Feature story

Anti-homophobia campaign to end discrimination in Latin America

16 May 2009

May 17 marks the International Day Against Homophobia which is an initiative to end discrimination and demand respect for the rights of homosexuals, transsexuals and lesbians.

Many countries in Latin America have planned activities to celebrate the Day such as marches, festivals, awareness raising workshops and campaigns to promote respect for sexual diversity.

UNAIDS Regional Director Dr Cesar Antonio Nuñez highlighted the need for all Latin American countries to observe the International Day Against Homophobia and Transphobia as an opportunity to strengthen the work being done around human rights to create a more effective response to AIDS in the region.

One of the new initiatives of this year’s celebration is an on-line campaign displaying messages against homophobia and transphobia. The campaign, which runs under the theme “For sexual rights and sexual diversity” was produced by the regional offices of UNAIDS and UNDP in collaboration with the Latin American Network of Transsexual People (REDLACTRANS), the Association for integral health and citizenship in Latin America (ASICAL) and the Latin American and Caribbean Council of AIDS Services Organizations for LAC (LACCASO).

“Let’s put an end to violence, let’s overcome the indifference” or “Homophobia accelerates the spread of HIV” are some of the campaign messages being displayed on web sites and played on YouTube. UNAIDS Brazil has adapted these spots into Portuguese.

Sex between men is the main mode of HIV transmission in Latin America and homophobia and stigma remain significant stumbling blocks to an effective response to the epidemic. Stigma and homophobia increase the isolation of gays, bisexuals and transgender people making them more reluctant to come forward, be identified and get advice and HIV services.
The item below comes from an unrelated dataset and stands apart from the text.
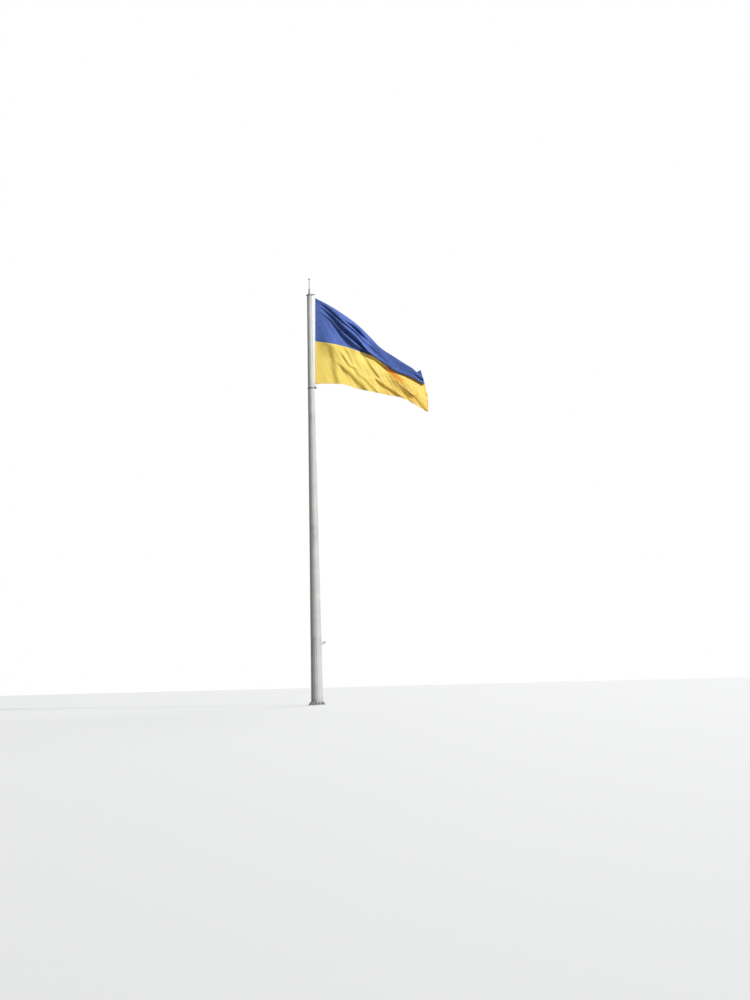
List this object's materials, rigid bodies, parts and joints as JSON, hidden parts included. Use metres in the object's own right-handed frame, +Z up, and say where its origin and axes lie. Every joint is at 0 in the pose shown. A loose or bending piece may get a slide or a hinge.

Many Latin American countries have laws that defend sexual freedom and orientation. For example with law reform in Nicaragua and Panama over the past 12 months, there are now no states in Latin America which criminalize homosexual relations.

Yet Latin America is widely regarded as having a long way to go to successfully counter homophobia, or “fear or hatred of homosexuals.” According to the UN, homosexual and trans people are frequently insulted, fired from jobs, and barred from community activities. .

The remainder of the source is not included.